----- Data segment

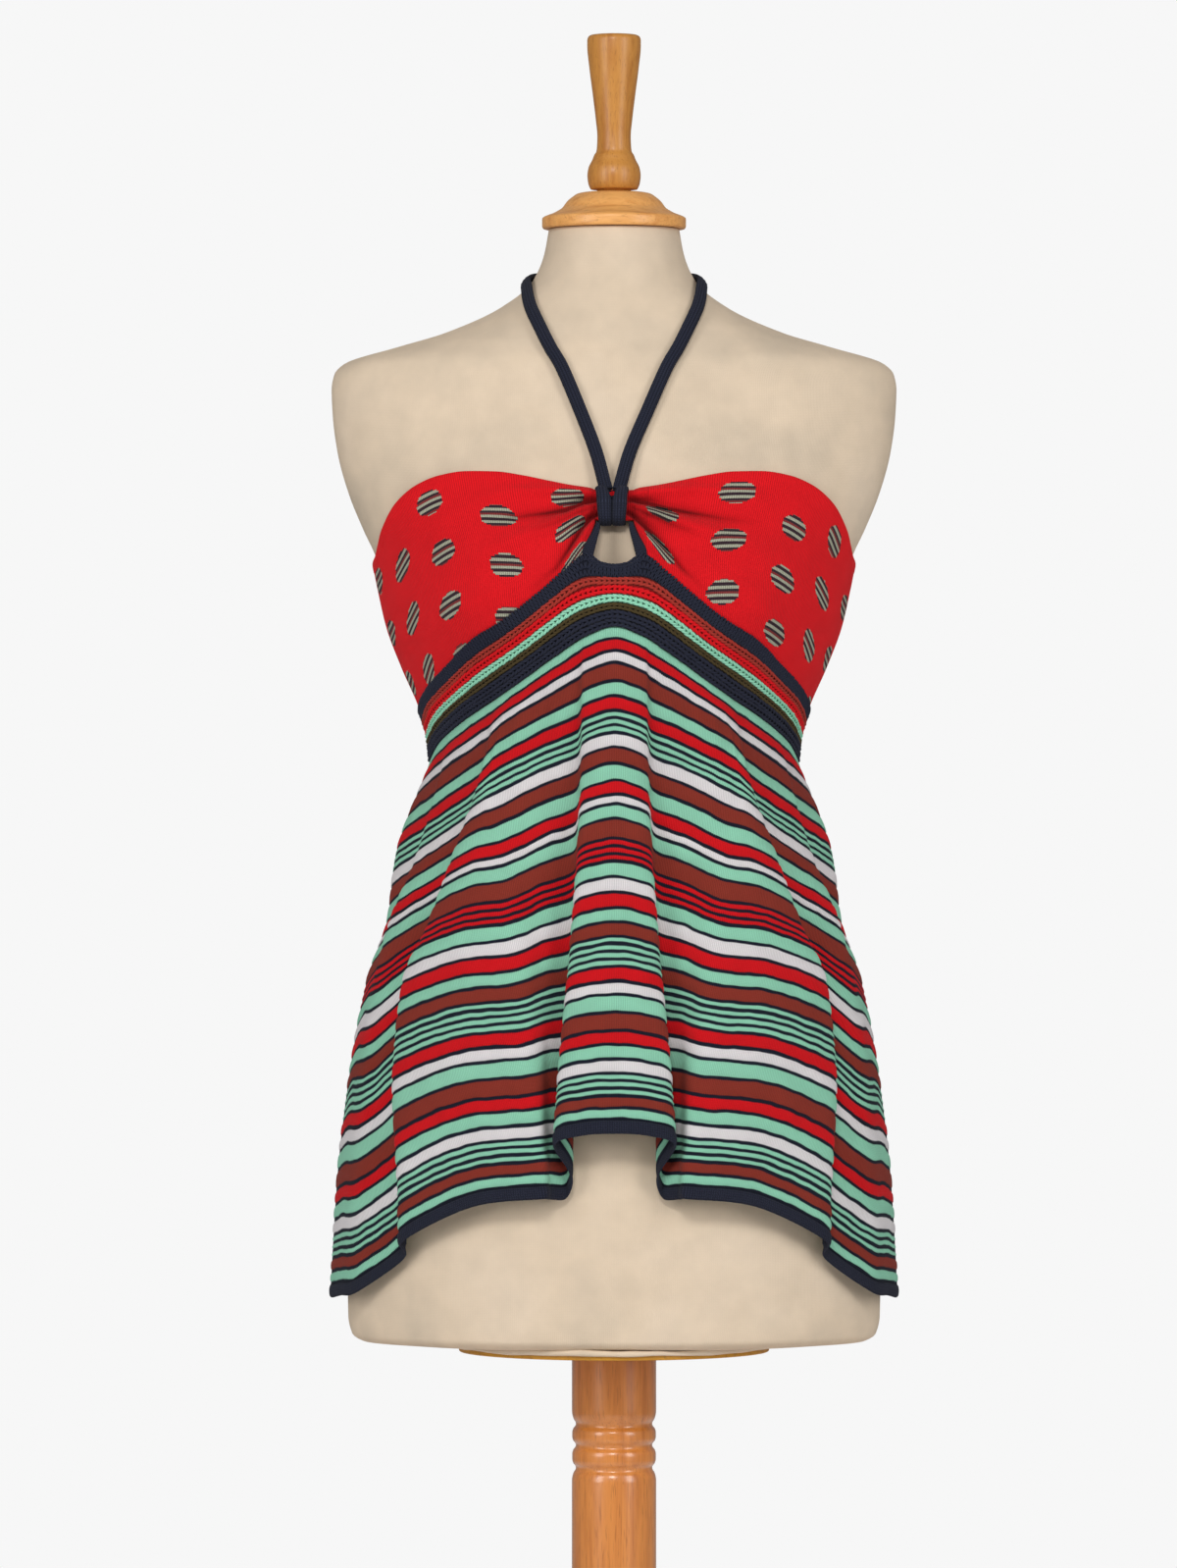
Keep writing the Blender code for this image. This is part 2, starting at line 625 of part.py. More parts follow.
def strap():
    """The knitted tube that runs from the knot round the back of the neck and down again."""
    rows = [(-left, height) for left, _, height in STRAP_LINE]
    rows += [(right, height) for _, right, height in reversed(STRAP_LINE[:-1])]
    off, step, around = STRAP["thick"] / 2 + STRAP["clear"], 2, 8
    middle, above = [], []
    for line, lift in ((middle, off), (above, off + 0.01)):
        knots = [on_form(angle, height, lift) for angle, height in rows]
        knots = [2 * knots[0] - knots[1]] + knots + [2 * knots[-1] - knots[-2]]
        for i in range(len(rows) - 1):
            line += [through(*knots[i : i + 4], k / step) for k in range(step)]
        line.append(knots[-2])
    points, faces = [], []
    for i, point in enumerate(middle):
        along = (middle[min(i + 1, len(middle) - 1)] - middle[max(i - 1, 0)]).normalized()
        out = (above[i] - point).normalized()
        aside = along.cross(out).normalized()
        out = aside.cross(along).normalized()
        wide, high = aside * STRAP["wide"] / 2, out * STRAP["thick"] / 2
        turns = [2 * math.pi * k / around for k in range(around)]
        points += [point + wide * math.cos(turn) + high * math.sin(turn) for turn in turns]
    for i in range(len(middle) - 1):
        for k in range(around):
            a, b = i * around + k, i * around + (k + 1) % around
            faces.append((a, b, b + around, a + around))
    faces += [tuple(range(around)), tuple(range(len(points) - around, len(points)))]
    solid("neck_strap", points, faces, "navy_knit")


def loop():
    """The knitted loop round the middle of the red front, its front showing as two lobes."""
    top, bottom, thick = LOOP["top"], LOOP["bottom"], LOOP["thick"]
    panel = on_form(0, (top + bottom) / 2, FORM_CLEAR + JERSEY / 2)
    lean = on_form(0, top, 0) - on_form(0, bottom, 0)
    lean = lean.normalized()
    out = Vector((0, lean.z, -lean.y)) * -1
    tall = (top - bottom) / 2 - LOOP["thin"] / 2
    deep = JERSEY / 2 + 0.0024 + FIT * 2 + thick / 2
    back_deep = JERSEY / 2 + FIT * 2 + 0.0018
    ring = 20
    points, faces = [], []
    left_lobe = ((-1.0, 0.0), (-0.85, 0.8), (-0.5, 1.0), (-0.15, 0.8), (0.0, 0.45))
    right_lobe = ((0.15, 0.8), (0.5, 1.0), (0.85, 0.8), (1.0, 0.0))
    section = left_lobe + right_lobe + ((0.6, -0.9), (0.0, -1.0), (-0.6, -0.9))
    for i in range(ring):
        turn = 2 * math.pi * i / ring
        rise, ahead = math.sin(turn), math.cos(turn)
        reach = deep if ahead > 0 else back_deep
        square = 2 / 3.2
        place = lean * tall * math.copysign(abs(rise) ** square, rise)
        place += out * reach * math.copysign(abs(ahead) ** square, ahead)
        facing = (lean * rise + out * ahead).normalized()
        half_thick = LOOP["thin"] / 2 + (thick - LOOP["thin"]) / 2 * max(ahead, 0.0)
        half_wide = (LOOP["wide_bottom"] + (LOOP["wide_top"] - LOOP["wide_bottom"]) * (rise + 1) / 2) / 2
        for wide, high in section:
            across = Vector((LOOP["across"] + half_wide * wide, 0, 0))
            points.append(panel + place + across + facing * half_thick * high)
    count = len(section)
    for i in range(ring):
        for k in range(count):
            a, b = i * count + k, i * count + (k + 1) % count
            c, d = ((i + 1) % ring) * count + (k + 1) % count, ((i + 1) % ring) * count + k
            faces.append((a, b, c, d))
    solid("centre_loop", points, faces, "navy_knit")


def build():
    for old in list(bpy.data.objects):
        bpy.data.objects.remove(old)
    collection = bpy.data.collections.new("knit_top_on_form")
    bpy.context.scene.collection.children.link(collection)
    dress_form()
    stand()
    red_top()
    keyhole_trims()
    under_bust_band()
    skirt()
    strap()
    loop()


build()
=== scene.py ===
import math

import bpy
import numpy as np
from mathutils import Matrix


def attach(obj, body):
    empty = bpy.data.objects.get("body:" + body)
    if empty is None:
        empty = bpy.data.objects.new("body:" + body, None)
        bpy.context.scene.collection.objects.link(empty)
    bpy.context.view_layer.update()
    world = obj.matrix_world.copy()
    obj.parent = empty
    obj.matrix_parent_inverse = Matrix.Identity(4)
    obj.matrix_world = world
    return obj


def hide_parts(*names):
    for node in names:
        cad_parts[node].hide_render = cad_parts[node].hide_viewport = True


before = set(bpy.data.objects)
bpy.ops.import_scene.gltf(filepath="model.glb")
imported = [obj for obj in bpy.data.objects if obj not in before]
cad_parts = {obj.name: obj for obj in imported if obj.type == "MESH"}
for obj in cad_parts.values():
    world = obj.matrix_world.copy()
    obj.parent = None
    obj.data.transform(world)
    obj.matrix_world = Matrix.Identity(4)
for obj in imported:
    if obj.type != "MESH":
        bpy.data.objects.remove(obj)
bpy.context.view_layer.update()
print("frame loaded")

# sizes shared with the solids, in metres
formClear = 0.0018  # between the form and the inside of the cloth
clothMiddle = formClear + 0.001  # from the form to the middle of the cloth's wall
seamGap = 0.0005
seamLap = 0.0008  # how far the red cloth goes behind the band
sideAngle = 89.93  # degrees from the middle of the front to the seam at the side


def metres(rows):
    # a table in millimetres, in metres
    return [tuple(value / 1000 for value in row) for row in rows]


formSections = metres((
    # in mm: height, half width, front, back
    (550, 115, 85, 90), (553, 174, 108, 115), (558, 181.5, 115, 121), (570, 184.2, 116.5, 124),
    (610, 184.8, 117.5, 127), (665.6, 182.5, 117, 129), (733.6, 175, 113, 127), (801.6, 163, 107, 118),
    (860.8, 147, 99, 104), (903.6, 133, 92, 92), (942, 122.5, 87, 84), (970, 124.5, 90, 85),
    (995, 133, 97, 89), (1020, 144, 105, 95), (1048, 154.5, 111, 101), (1074, 160.5, 113, 106),
    (1095, 165, 112, 109), (1113.7, 173.5, 109, 110), (1139.6, 184, 101, 109), (1167, 191.5, 91, 104),
    (1193, 195, 81, 95), (1211.6, 195.8, 73, 86), (1221.8, 194, 69, 80), (1229.3, 187, 66, 75),
    (1240.9, 150, 61, 68), (1250.4, 118, 58, 63), (1268, 79, 54, 59), (1285.8, 57, 51, 55),
    (1305, 48.5, 47.5, 49), (1322.5, 45.2, 45, 45),
))
bustShape = {"across": 0.082, "height": 1.070, "wide": 0.050, "tall": 0.050, "out": 0.020}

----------

> **What to work on**:
Only the lines from the one with "c, d = ((i + 1) % ring)" up to the one with "bpy.context.scene.collection.objects.link(empty)" should be repeated, both included, exactly as they appear.

> **Written reply**:
            c, d = ((i + 1) % ring) * count + (k + 1) % count, ((i + 1) % ring) * count + k
            faces.append((a, b, c, d))
    solid("centre_loop", points, faces, "navy_knit")


def build():
    for old in list(bpy.data.objects):
        bpy.data.objects.remove(old)
    collection = bpy.data.collections.new("knit_top_on_form")
    bpy.context.scene.collection.children.link(collection)
    dress_form()
    stand()
    red_top()
    keyhole_trims()
    under_bust_band()
    skirt()
    strap()
    loop()


build()
=== scene.py ===
import math

import bpy
import numpy as np
from mathutils import Matrix


def attach(obj, body):
    empty = bpy.data.objects.get("body:" + body)
    if empty is None:
        empty = bpy.data.objects.new("body:" + body, None)
        bpy.context.scene.collection.objects.link(empty)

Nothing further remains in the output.